Summary and Contributions: This paper provides a learning framework for causal inference when the conditional ignorability assumption does not hold although the causal effect is identifiable. The framework provides an algorithm to first massage the desired estimand (using weighted distributions) to look like a back-door expression (on which we can apply the conventional Empirical Risk Minimization (ERM) technique) and then learn the required weights on the previous step to complete the training procedure. The algorithm works in an end-to-end fashion.

Strengths: Parts of the claimed contributions of this work are significant and to the best of my knowledge, has not been explored before. Causal inference is a relevant subject to the NeurIPS community.

Weaknesses: I have many questions regarding the soundness of the claims; especially theoretical grounding. I have elaborated on them in the “correctness” section.

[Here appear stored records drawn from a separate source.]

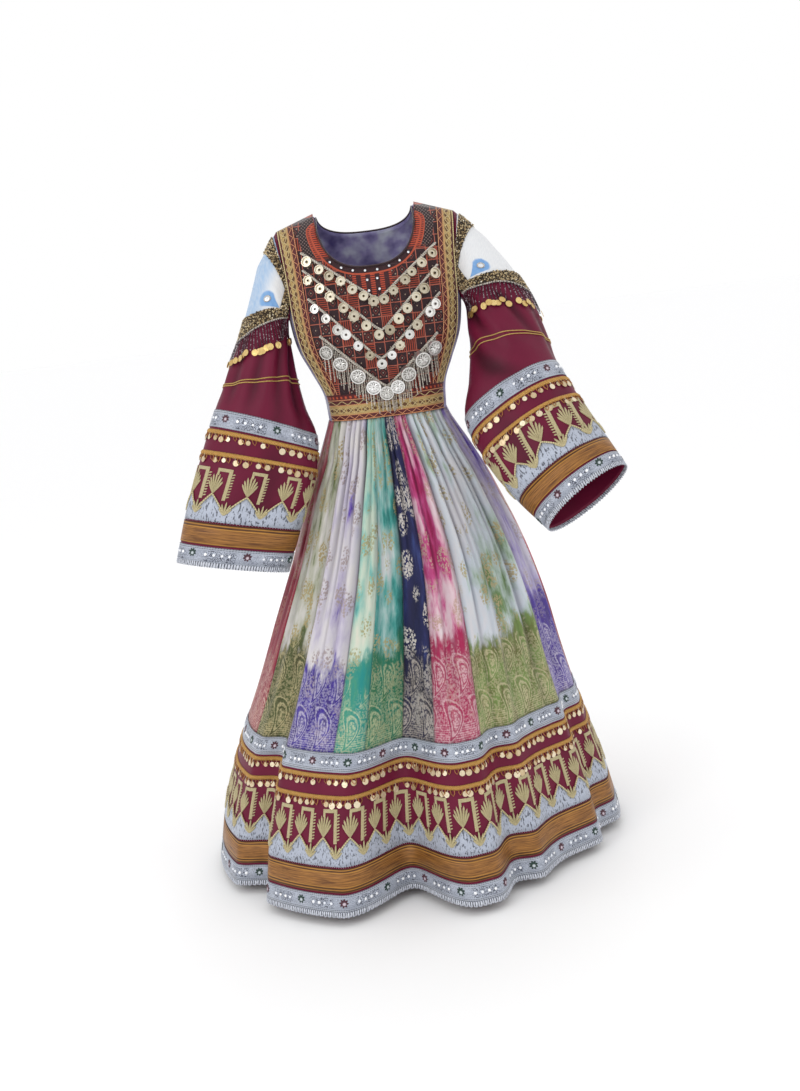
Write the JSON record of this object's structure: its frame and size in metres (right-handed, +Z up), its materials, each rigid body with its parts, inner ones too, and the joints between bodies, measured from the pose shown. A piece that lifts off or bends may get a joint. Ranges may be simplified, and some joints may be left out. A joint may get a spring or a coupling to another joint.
{
  "type": "kuchi dress",
  "caption": "Long gathered nomad dress, hollow as worn: panelled flared skirt with trimmed border, fitted bodice with coin strings, wide banded sleeves.",
  "frame": {"origin": "middle of the shoulder line, at the height where the neck opening meets the shoulders", "axes": "+Z up along the body, the front of the dress faces -Y, +X is on the right of someone who looks at the front"},
  "size_m": [0.9194, 0.8536, 1.326],
  "materials": {
    "lilac_cloth": "tie-dyed cotton, soft",
    "panel_cloth": "dark embroidered cotton, matt",
    "silver_coins": "stamped thin metal",
    "gold_braid": "gimp braid",
    "bronze_ribbon": "ribbon with metal thread",
    "silver_ribbon": "woven ribbon with metal thread",
    "rose_cloth": "brocaded thin cloth",
    "olive_cloth": "brocaded thin cloth",
    "violet_cloth": "tie-dyed thin cloth",
    "aqua_cloth": "tie-dyed thin cloth",
    "green_cloth": "tie-dyed thin cloth",
    "navy_cloth": "brocaded thin cloth",
    "pink_cloth": "tie-dyed thin cloth",
    "sage_cloth": "brocaded thin cloth",
    "lavender_cloth": "brocaded thin cloth",
    "pale_cloth": "tie-dyed thin cloth",
    "burgundy_satin": "satin, soft sheen",
    "binding": "cotton binding",
    "dark_beads": "small opaque beads and sequins",
    "gold_coins": "stamped thin metal and beads",
    "white_cloth": "printed cotton",
    "gold_stitch": "gold and orange couched stitching"
  },
  "bodies": {
    "root": {"bodice_back": "lilac_cloth", "bodice_front": "panel_cloth", "chest_fringe": "silver_coins", "coins_1": "silver_coins", "coins_2": "silver_coins", "coins_3": "silver_coins", "coins_4": "silver_coins", "cuff_braid_low_left": "gold_braid", "cuff_braid_low_right": "gold_braid", "cuff_braid_top_left": "gold_braid", "cuff_braid_top_right": "gold_braid", "cuff_bronze_left": "bronze_ribbon", "cuff_bronze_right": "bronze_ribbon", "cuff_silver_low_left": "silver_ribbon", "cuff_silver_low_right": "silver_ribbon", "cuff_silver_top_left": "silver_ribbon", "cuff_silver_top_right": "silver_ribbon", "cuff_zigzag_left": "silver_ribbon", "cuff_zigzag_right": "silver_ribbon", "gore_01_rose": "rose_cloth", "gore_02_olive": "olive_cloth", "gore_03_violet": "violet_cloth", "gore_04_aqua": "aqua_cloth", "gore_05_green": "green_cloth", "gore_06_navy": "navy_cloth", "gore_07_pink": "pink_cloth", "gore_08_sage": "sage_cloth", "gore_09_lilac": "lavender_cloth", "gore_10_back_rose": "rose_cloth", "gore_11_back_teal": "aqua_cloth", "gore_12_back_pale": "pale_cloth", "gore_13_back_navy": "navy_cloth", "gore_14_back_olive": "olive_cloth", "gore_15_back_pink": "pink_cloth", "gore_16_back_violet": "violet_cloth", "hem_braid_low": "gold_braid", "hem_braid_top": "gold_braid", "hem_bronze": "bronze_ribbon", "hem_panel_1": "burgundy_satin", "hem_panel_2": "burgundy_satin", "hem_panel_3": "burgundy_satin", "hem_panel_4": "burgundy_satin", "hem_panel_5": "burgundy_satin", "hem_silver_low": "silver_ribbon", "hem_silver_top": "silver_ribbon", "hem_zigzag": "silver_ribbon", "neck_binding": "binding", "patch_border_left": "dark_beads", "patch_border_right": "dark_beads", "shoulder_fringe_left": "gold_coins", "shoulder_fringe_right": "gold_coins", "shoulder_patch_left": "white_cloth", "shoulder_patch_right": "white_cloth", "side_band_left": "gold_stitch", "side_band_right": "gold_stitch", "sleeve_left": "burgundy_satin", "sleeve_right": "burgundy_satin", "waist_band": "gold_stitch"}
  },
  "joints": []
}
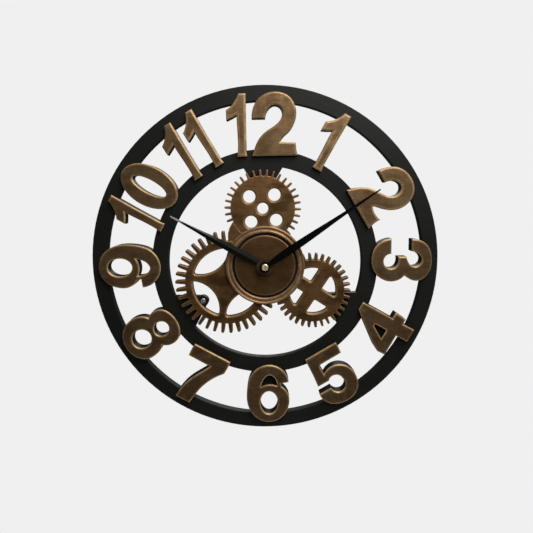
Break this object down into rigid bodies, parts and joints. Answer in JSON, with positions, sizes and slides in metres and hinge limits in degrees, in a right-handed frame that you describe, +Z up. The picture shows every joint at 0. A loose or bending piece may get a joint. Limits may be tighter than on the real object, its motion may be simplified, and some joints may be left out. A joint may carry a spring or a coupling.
{
  "type": "skeleton wall clock",
  "caption": "Openwork wall clock: two black rings joined by thick bronze numerals, fixed decorative gears, hub, two hands and a battery quartz movement behind.",
  "frame": {"origin": "centre of the hanging hole, in the wall plane", "axes": "+Z up, the dial faces -Y, +Y points into the wall; the dial's axis is 191.25 mm below the origin"},
  "size_m": [0.3999, 0.0355, 0.3999],
  "materials": {
    "black_mdf": "satin black paint on MDF",
    "bronze_painted_mdf": "hand-brushed antique bronze paint, black sides",
    "brown_disc": "dark reddish-brown satin",
    "black_aluminium": "black satin lacquer",
    "brass_parts": "pale brass plate",
    "plated_steel": "zinc plated",
    "black_steel": "black phosphate",
    "rubber_washer": "matte",
    "black_plastic": "moulded, fine texture",
    "white_plastic": "moulded",
    "steel_arbor": "turned",
    "wheel_plastic": "moulded",
    "stator_iron": "stamped",
    "magnet": "sintered",
    "copper_wire": "enamelled copper wire",
    "board": "solder mask",
    "battery_jacket": "plain printed sleeve"
  },
  "bodies": {
    "frame": {"outer_ring": "black_mdf", "inner_ring": "black_mdf", "carrier_disc": "black_mdf", "numeral_1": "bronze_painted_mdf", "numeral_2": "bronze_painted_mdf", "numeral_3": "bronze_painted_mdf", "numeral_4": "bronze_painted_mdf", "numeral_5": "bronze_painted_mdf", "numeral_6": "bronze_painted_mdf", "numeral_7": "bronze_painted_mdf", "numeral_8": "bronze_painted_mdf", "numeral_9": "bronze_painted_mdf", "numeral_10_one": "bronze_painted_mdf", "numeral_10_zero": "bronze_painted_mdf", "numeral_11_first": "bronze_painted_mdf", "numeral_11_second": "bronze_painted_mdf", "numeral_12_one": "bronze_painted_mdf", "numeral_12_two": "bronze_painted_mdf", "gear_top": "bronze_painted_mdf", "gear_large": "bronze_painted_mdf", "gear_right": "bronze_painted_mdf", "gear_bridge": "bronze_painted_mdf", "hub_rim": "bronze_painted_mdf", "hub_disc": "brown_disc", "bush_nut": "brass_parts", "bush_washer": "plated_steel", "hanger_plate": "plated_steel", "hanger_screws": "plated_steel", "hub_screws": "plated_steel", "lug_screw": "plated_steel", "contact_positive": "plated_steel", "contact_negative": "plated_steel", "quartz_crystal": "plated_steel", "numeral_screws": "black_steel", "gear_screws": "black_steel", "lug_washer": "rubber_washer", "movement_case": "black_plastic", "movement_back": "black_plastic", "train_bridge": "white_plastic", "coil_bobbin": "white_plastic", "stator": "stator_iron", "coil_winding": "copper_wire", "circuit_board": "board"},
    "minute_hand_body": {"minute_hand": "black_aluminium", "minute_nut": "brass_parts", "minute_arbor": "steel_arbor", "clutch_spring": "plated_steel"},
    "hour_hand_body": {"hour_hand": "black_aluminium", "hour_wheel": "wheel_plastic"},
    "minute_wheel_body": {"minute_wheel": "wheel_plastic", "setting_knob": "black_plastic"},
    "centre_wheel_body": {"centre_wheel": "wheel_plastic"},
    "third_wheel_body": {"third_wheel": "wheel_plastic"},
    "second_wheel_body": {"second_wheel": "wheel_plastic"},
    "intermediate_wheel_body": {"intermediate_wheel": "wheel_plastic"},
    "rotor_body": {"rotor_pinion": "wheel_plastic", "rotor_magnet": "magnet"},
    "battery_body": {"battery": "battery_jacket"}
  },
  "joints": [
    {"name": "minute_hand_turn", "type": "hinge", "parent": "frame", "child": "minute_hand_body", "pos_m": [0, -0.02, -0.19125], "axis": [0, 1, 0], "continuous": true},
    {"name": "hour_hand_turn", "type": "hinge", "parent": "frame", "child": "hour_hand_body", "pos_m": [0, -0.02, -0.19125], "axis": [0, 1, 0], "continuous": true},
    {"name": "minute_wheel_turn", "type": "hinge", "parent": "frame", "child": "minute_wheel_body", "pos_m": [0, -0.012, -0.17925], "axis": [0, 1, 0], "continuous": true},
    {"name": "rotor_turn", "type": "hinge", "parent": "frame", "child": "rotor_body", "pos_m": [0.0142, -0.006, -0.18015], "axis": [0, 1, 0], "continuous": true},
    {"name": "intermediate_wheel_turn", "type": "hinge", "parent": "frame", "child": "intermediate_wheel_body", "pos_m": [0.0112, -0.005, -0.19125], "axis": [0, 1, 0], "continuous": true},
    {"name": "second_wheel_turn", "type": "hinge", "parent": "frame", "child": "second_wheel_body", "pos_m": [0, -0.006, -0.19125], "axis": [0, 1, 0], "continuous": true},
    {"name": "third_wheel_turn", "type": "hinge", "parent": "frame", "child": "third_wheel_body", "pos_m": [-0.01082, -0.007, -0.18835], "axis": [0, 1, 0], "continuous": true},
    {"name": "centre_wheel_turn", "type": "hinge", "parent": "frame", "child": "centre_wheel_body", "pos_m": [0, -0.0093, -0.19125], "axis": [0, 1, 0], "continuous": true},
    {"name": "battery_slide", "type": "slide", "parent": "frame", "child": "battery_body", "axis": [0, 1, 0], "range_m": [0, 0.03]}
  ],
  "couplings": [
    {"joint": "hour_hand_turn", "follows": "minute_hand_turn", "ratio": 0.083333},
    {"joint": "minute_wheel_turn", "follows": "minute_hand_turn", "ratio": -0.33333},
    {"joint": "third_wheel_turn", "follows": "centre_wheel_turn", "ratio": -8},
    {"joint": "second_wheel_turn", "follows": "centre_wheel_turn", "ratio": 60},
    {"joint": "intermediate_wheel_turn", "follows": "centre_wheel_turn", "ratio": -360},
    {"joint": "rotor_turn", "follows": "centre_wheel_turn", "ratio": 1800}
  ]
}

Correctness: Eq. (1): What happened to the variable “r”? Lines 89-90: Why does “P(x, y, w | do(r))” equal “1/P(r | w) * P(x, y, w, r)”? Algorithm 1, line 8.5: What is “T”? Learning low variance weights is not novel as (Swaminathan and Joachims, 2015) have already addressed it in their Counterfactual Risk Minimization (CRM) framework. Please comment on whether/how your work differs from theirs? Swaminathan, A., & Joachims, T. (2015). Counterfactual risk minimization: Learning from logged bandit feedback. In International Conference on Machine Learning (ICML).

Clarity: Use of too many inline mathematical statements (some even essential to understanding an idea) has made it difficult to keep the reading flow.

Relation to Prior Work: There is a nice selection of literature reviewed in the paper; however, there is no explicit discussion on how this work differs from the prior work.

Reproducibility: No

Additional Feedback: Please address my comments in the rebuttal and I shall update my score accordingly. ===== post-rebuttal comments ===== I appreciate the authors' response to my questions. Although these cover my concerns, I think they should incorporate them into the final manuscript. I have updated my score to 6.